START Material for this task

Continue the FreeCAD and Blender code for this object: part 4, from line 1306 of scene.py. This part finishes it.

END Material for this task
START Material for this task

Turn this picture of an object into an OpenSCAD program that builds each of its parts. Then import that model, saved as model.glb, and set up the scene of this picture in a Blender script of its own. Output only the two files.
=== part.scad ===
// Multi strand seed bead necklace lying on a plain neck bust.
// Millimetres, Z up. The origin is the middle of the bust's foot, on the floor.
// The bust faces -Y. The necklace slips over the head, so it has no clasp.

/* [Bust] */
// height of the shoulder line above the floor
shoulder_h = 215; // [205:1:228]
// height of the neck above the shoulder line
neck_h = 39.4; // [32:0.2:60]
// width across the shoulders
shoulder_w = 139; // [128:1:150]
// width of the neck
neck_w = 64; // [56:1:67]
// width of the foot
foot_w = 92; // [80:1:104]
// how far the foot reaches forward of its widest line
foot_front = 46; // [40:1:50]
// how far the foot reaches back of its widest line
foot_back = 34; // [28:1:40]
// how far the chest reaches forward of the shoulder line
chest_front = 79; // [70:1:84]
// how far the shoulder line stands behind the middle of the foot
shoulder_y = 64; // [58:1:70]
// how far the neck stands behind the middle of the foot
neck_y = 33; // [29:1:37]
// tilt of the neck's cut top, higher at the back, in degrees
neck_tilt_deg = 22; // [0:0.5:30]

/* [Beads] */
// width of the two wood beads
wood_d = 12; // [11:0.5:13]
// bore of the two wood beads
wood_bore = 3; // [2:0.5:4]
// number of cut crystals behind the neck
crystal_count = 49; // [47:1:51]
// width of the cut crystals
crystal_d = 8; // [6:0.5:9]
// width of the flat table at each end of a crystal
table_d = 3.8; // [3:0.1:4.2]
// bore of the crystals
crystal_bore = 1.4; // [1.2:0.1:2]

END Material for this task
START Material for this task

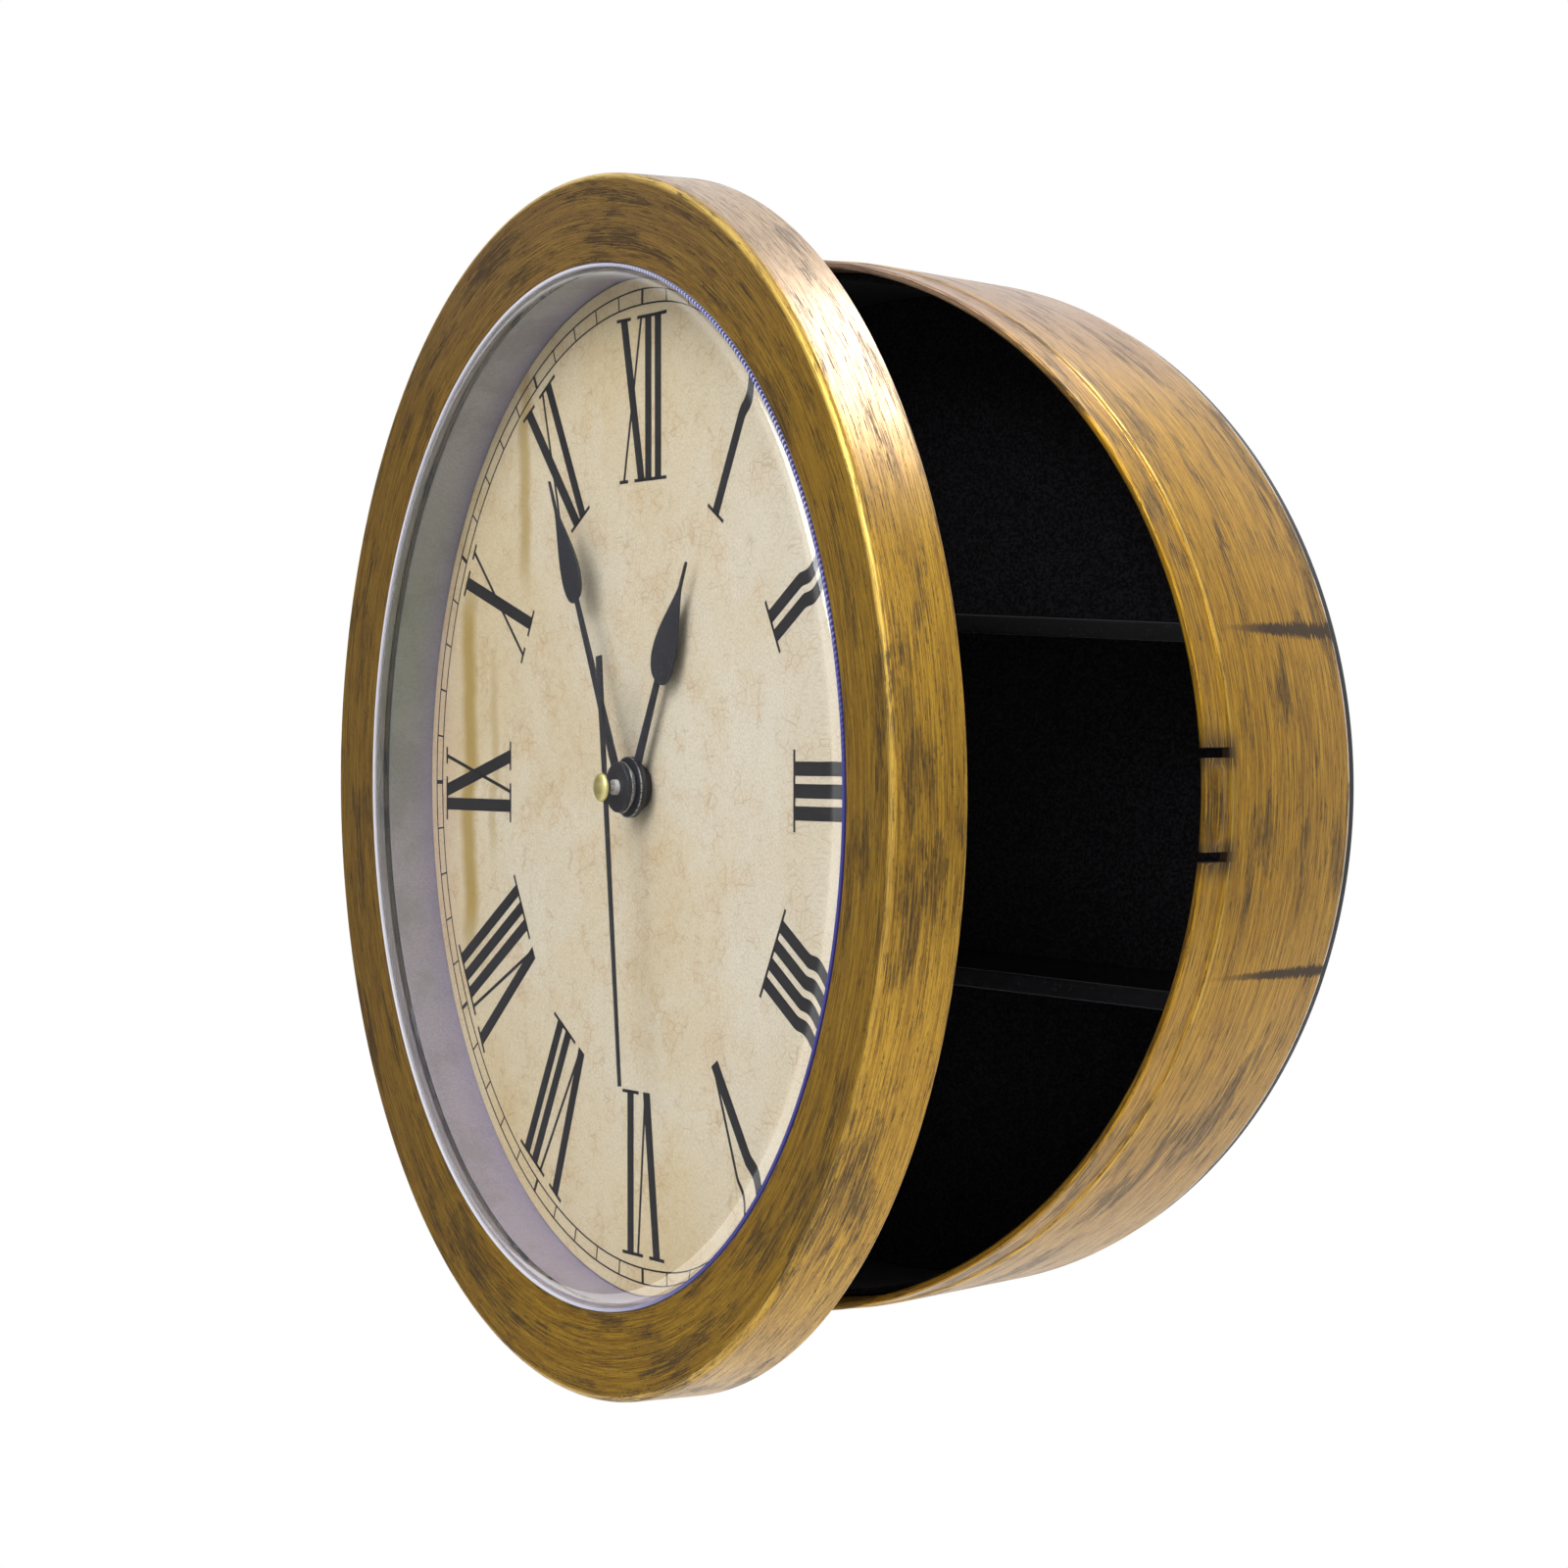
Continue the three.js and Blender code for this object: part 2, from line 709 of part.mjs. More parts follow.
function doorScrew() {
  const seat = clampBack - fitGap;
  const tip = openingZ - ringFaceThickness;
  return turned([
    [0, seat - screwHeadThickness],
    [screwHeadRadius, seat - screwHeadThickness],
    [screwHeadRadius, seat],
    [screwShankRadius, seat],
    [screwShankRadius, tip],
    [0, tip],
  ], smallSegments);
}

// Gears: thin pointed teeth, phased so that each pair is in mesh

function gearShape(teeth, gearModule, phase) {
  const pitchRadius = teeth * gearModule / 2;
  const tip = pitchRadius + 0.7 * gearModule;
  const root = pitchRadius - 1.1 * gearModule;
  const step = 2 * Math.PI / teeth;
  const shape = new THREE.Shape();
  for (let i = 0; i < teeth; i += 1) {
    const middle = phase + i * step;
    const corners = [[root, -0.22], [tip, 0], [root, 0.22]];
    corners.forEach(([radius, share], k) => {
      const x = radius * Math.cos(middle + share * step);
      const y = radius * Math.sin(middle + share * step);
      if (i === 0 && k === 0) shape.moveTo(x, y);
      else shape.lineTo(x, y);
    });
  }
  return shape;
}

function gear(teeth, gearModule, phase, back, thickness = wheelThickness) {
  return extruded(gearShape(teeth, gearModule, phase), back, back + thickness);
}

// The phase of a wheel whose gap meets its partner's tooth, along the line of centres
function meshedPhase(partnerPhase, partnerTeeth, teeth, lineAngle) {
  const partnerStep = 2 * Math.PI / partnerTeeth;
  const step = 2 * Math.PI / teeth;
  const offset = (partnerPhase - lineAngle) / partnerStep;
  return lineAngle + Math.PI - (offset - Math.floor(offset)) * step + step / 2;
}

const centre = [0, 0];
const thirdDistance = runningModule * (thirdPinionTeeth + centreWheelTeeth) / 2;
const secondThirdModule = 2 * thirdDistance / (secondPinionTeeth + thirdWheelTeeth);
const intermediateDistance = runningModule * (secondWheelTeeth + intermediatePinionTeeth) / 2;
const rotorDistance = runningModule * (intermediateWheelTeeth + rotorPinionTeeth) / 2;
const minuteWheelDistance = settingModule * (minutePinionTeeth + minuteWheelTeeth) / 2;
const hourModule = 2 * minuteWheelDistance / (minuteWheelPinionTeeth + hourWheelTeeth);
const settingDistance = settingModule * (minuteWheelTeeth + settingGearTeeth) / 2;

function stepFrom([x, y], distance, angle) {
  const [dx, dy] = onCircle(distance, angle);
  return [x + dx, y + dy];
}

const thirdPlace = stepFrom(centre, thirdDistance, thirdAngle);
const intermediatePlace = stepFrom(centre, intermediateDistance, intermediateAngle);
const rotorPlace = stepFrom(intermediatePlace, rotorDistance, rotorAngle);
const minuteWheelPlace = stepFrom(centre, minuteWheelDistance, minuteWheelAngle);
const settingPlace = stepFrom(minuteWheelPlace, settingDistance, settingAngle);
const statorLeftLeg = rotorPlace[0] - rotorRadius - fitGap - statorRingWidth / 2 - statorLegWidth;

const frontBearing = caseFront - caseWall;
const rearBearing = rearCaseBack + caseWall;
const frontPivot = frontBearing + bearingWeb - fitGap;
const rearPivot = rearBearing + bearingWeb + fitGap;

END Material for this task

#### [Written exercise]
Transcribe word for word the lines from the one holding "Continue the three.js" through the one holding "pair is in mesh". Include both, and add nothing.

#### [Answer to this task]
Continue the three.js and Blender code for this object: part 2, from line 709 of part.mjs. More parts follow.
function doorScrew() {
  const seat = clampBack - fitGap;
  const tip = openingZ - ringFaceThickness;
  return turned([
    [0, seat - screwHeadThickness],
    [screwHeadRadius, seat - screwHeadThickness],
    [screwHeadRadius, seat],
    [screwShankRadius, seat],
    [screwShankRadius, tip],
    [0, tip],
  ], smallSegments);
}

// Gears: thin pointed teeth, phased so that each pair is in mesh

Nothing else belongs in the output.